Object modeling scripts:
______
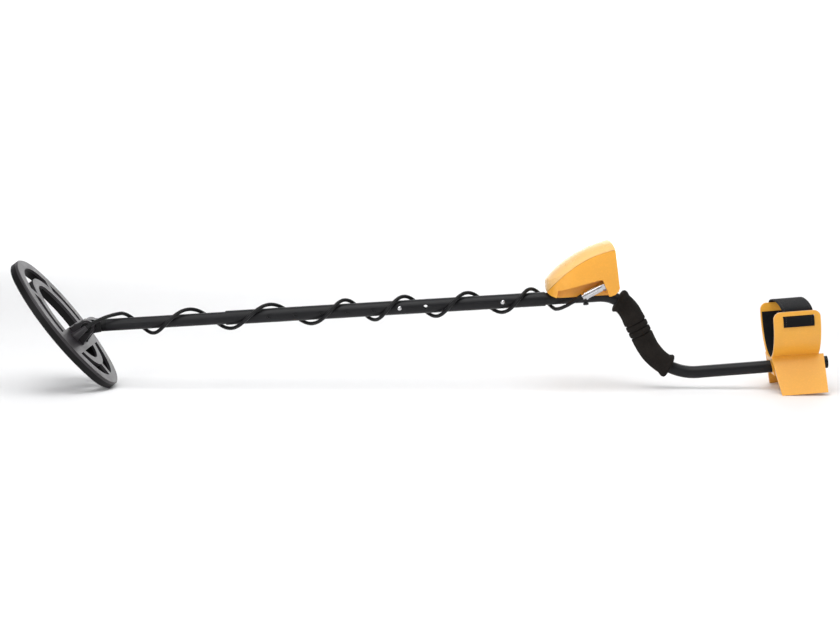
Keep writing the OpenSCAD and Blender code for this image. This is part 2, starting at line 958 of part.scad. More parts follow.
function unit(v) = v / norm(v);
function along(i) = i == 0 ? gland_way : i == last ? plug_way : unit(line[i + 1] - line[i - 1]);
function out(i) = let (r = [0, line[i][1], line[i][2]], t = along(i)) unit(r - (r * t) * t);
function corner(i, k) = line[i] + cable_r * (cos(45 * k) * out(i) + sin(45 * k) * cross(along(i), out(i)));

module coil_cable() {
    points = [for (i = [0 : last]) for (k = [0 : sides - 1]) corner(i, k)];
    walls = [for (i = [0 : last - 1]) for (k = [0 : sides - 1]) for (m = [0, 1])
        let (n = (k + 1) % sides, a = i * sides, b = a + sides)
        m == 0 ? [a + k, a + n, b + n] : [a + k, b + n, b + k]];
    ends = [[for (k = [sides - 1 : -1 : 0]) k], [for (k = [0 : sides - 1]) last * sides + k]];
    color(black) at_stem() polyhedron(points = points, faces = concat(walls, ends), convexity = 10);
}

// ---- the whole part ----

coil_bottom_shell();
coil_top_shell();
transmit_winding();
receive_winding();
coil_gland();
coil_bolt();
wing_nut();
stem_fork();
washer_near();
washer_far();
lower_tube();
lower_clip_spring();
lower_button_near();
lower_button_far();
upper_tube();
handle_tube();
handle_clip_spring();
handle_button_near();
handle_button_far();
hand_grip();
tube_end_cap();
housing_shell();
battery_cover();
box_screw();
face_panel();
lcd_window();
lcd_module();
keypad_backing();
key_power();
key_mode();
key_minus();
key_plus();
circuit_board();
speaker();
battery_tray();
cell_low_left();
cell_low_right();
cell_high_left();
cell_high_right();
contact_front();
contact_rear();
headphone_socket();
coil_socket();
plug_barrel();
plug_ring();
plug_boot();
arm_cuff();
cuff_stand();
cuff_pad();
cuff_strap();
cuff_bolt();
cuff_nut();
coil_cable();
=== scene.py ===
import json
import math

import bmesh
import bpy
from mathutils import Matrix, Vector


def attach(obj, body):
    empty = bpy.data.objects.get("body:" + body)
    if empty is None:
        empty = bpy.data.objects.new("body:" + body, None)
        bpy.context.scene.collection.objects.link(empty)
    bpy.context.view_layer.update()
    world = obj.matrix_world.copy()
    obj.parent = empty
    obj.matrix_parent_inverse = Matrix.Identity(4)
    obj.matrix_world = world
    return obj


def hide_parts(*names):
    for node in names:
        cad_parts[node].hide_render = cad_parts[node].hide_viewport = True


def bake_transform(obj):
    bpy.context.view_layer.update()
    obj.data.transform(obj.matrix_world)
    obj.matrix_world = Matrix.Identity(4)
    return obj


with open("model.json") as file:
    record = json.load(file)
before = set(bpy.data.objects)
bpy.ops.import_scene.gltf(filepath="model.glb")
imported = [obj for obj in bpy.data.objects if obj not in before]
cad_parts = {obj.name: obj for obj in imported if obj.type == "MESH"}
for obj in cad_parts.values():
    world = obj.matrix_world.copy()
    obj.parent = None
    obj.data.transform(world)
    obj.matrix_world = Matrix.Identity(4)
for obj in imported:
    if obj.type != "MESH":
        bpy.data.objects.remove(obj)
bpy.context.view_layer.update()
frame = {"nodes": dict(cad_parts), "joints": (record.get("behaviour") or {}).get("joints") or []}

nodes = frame["nodes"]
joints = {j["name"]: j for j in frame["joints"]}
mm = 0.001

# directions of the stem, from the joints
pivot = Vector(joints["coil_tilt"]["pos_m"])
stemDir = -Vector(joints["stem_slide"]["axis"]).normalized()
if stemDir.x < 0:
    stemDir = -stemDir
sideDir = Vector((0, 1, 0))
stemUp = stemDir.cross(sideDir)


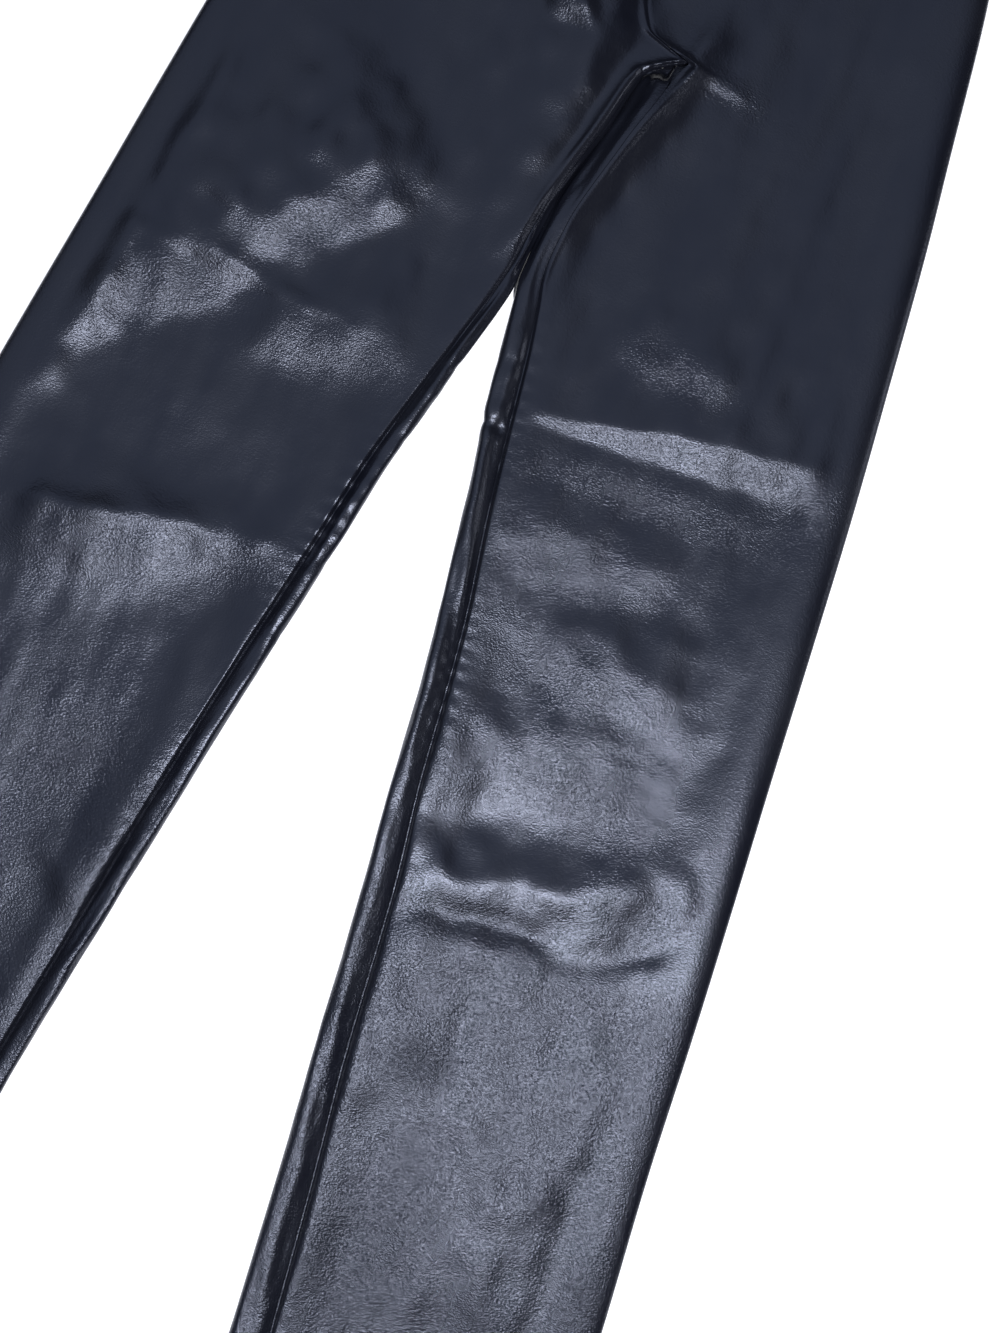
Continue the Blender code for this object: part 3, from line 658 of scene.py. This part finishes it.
def inner_wall(side, y):
    """The inner edge's cloth, from the crest down to the foot, where it meets the table. The
    foot is placed so that the turn reaches just to the edge."""
    crest, edge, bulge = (curve(INNER[side], name, y) for name in ("crest", "edge", "bulge"))
    foot = edge + bulge ** 2 / (crest - edge)
    height = top_height(side, crest, y)
    angle = np.linspace(0, math.pi, WALL_SAMPLES)
    down = (1 - np.cos(angle)) / 2
    q = crest + (foot - crest) * down - bulge * np.sin(angle)
    fall = down
    if side == "left":
        low, high = FLARE_BETWEEN
        along = ease((y - low) / FLARE_FADE) * ease((high - y) / FLARE_FADE)
        q -= FLARE * along * down ** FLARE_POWER
    else:
        even = 1 - (1 - angle / math.pi) ** ROLL_POWER
        fall = down + (even - down) * curve(ROLL, "share", y)
    return q, height * (1 - fall)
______
What the task asks —
Only the lines from the top of the data through the line that contains "---- the whole" should be quoted, exactly as they stand.

Correct answer —
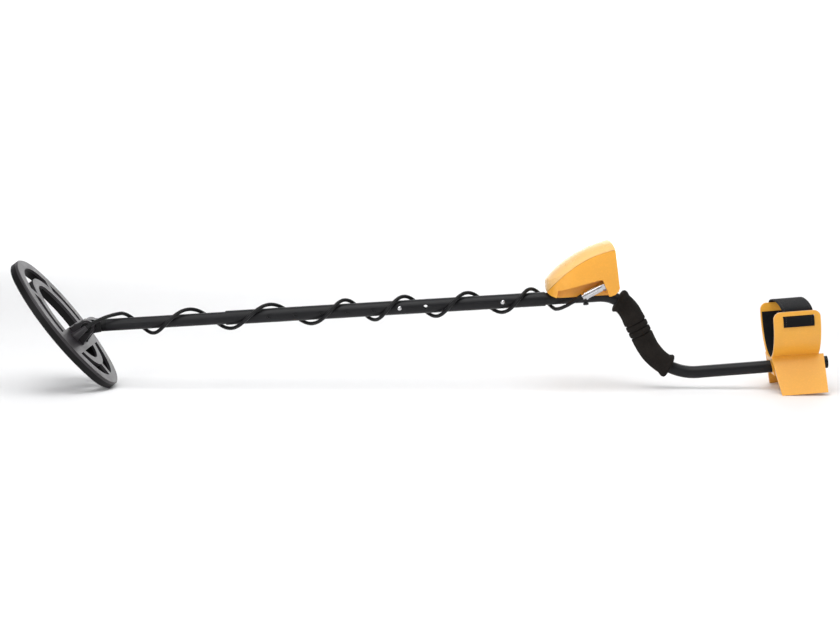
Keep writing the OpenSCAD and Blender code for this image. This is part 2, starting at line 958 of part.scad. More parts follow.
function unit(v) = v / norm(v);
function along(i) = i == 0 ? gland_way : i == last ? plug_way : unit(line[i + 1] - line[i - 1]);
function out(i) = let (r = [0, line[i][1], line[i][2]], t = along(i)) unit(r - (r * t) * t);
function corner(i, k) = line[i] + cable_r * (cos(45 * k) * out(i) + sin(45 * k) * cross(along(i), out(i)));

module coil_cable() {
    points = [for (i = [0 : last]) for (k = [0 : sides - 1]) corner(i, k)];
    walls = [for (i = [0 : last - 1]) for (k = [0 : sides - 1]) for (m = [0, 1])
        let (n = (k + 1) % sides, a = i * sides, b = a + sides)
        m == 0 ? [a + k, a + n, b + n] : [a + k, b + n, b + k]];
    ends = [[for (k = [sides - 1 : -1 : 0]) k], [for (k = [0 : sides - 1]) last * sides + k]];
    color(black) at_stem() polyhedron(points = points, faces = concat(walls, ends), convexity = 10);
}

// ---- the whole part ----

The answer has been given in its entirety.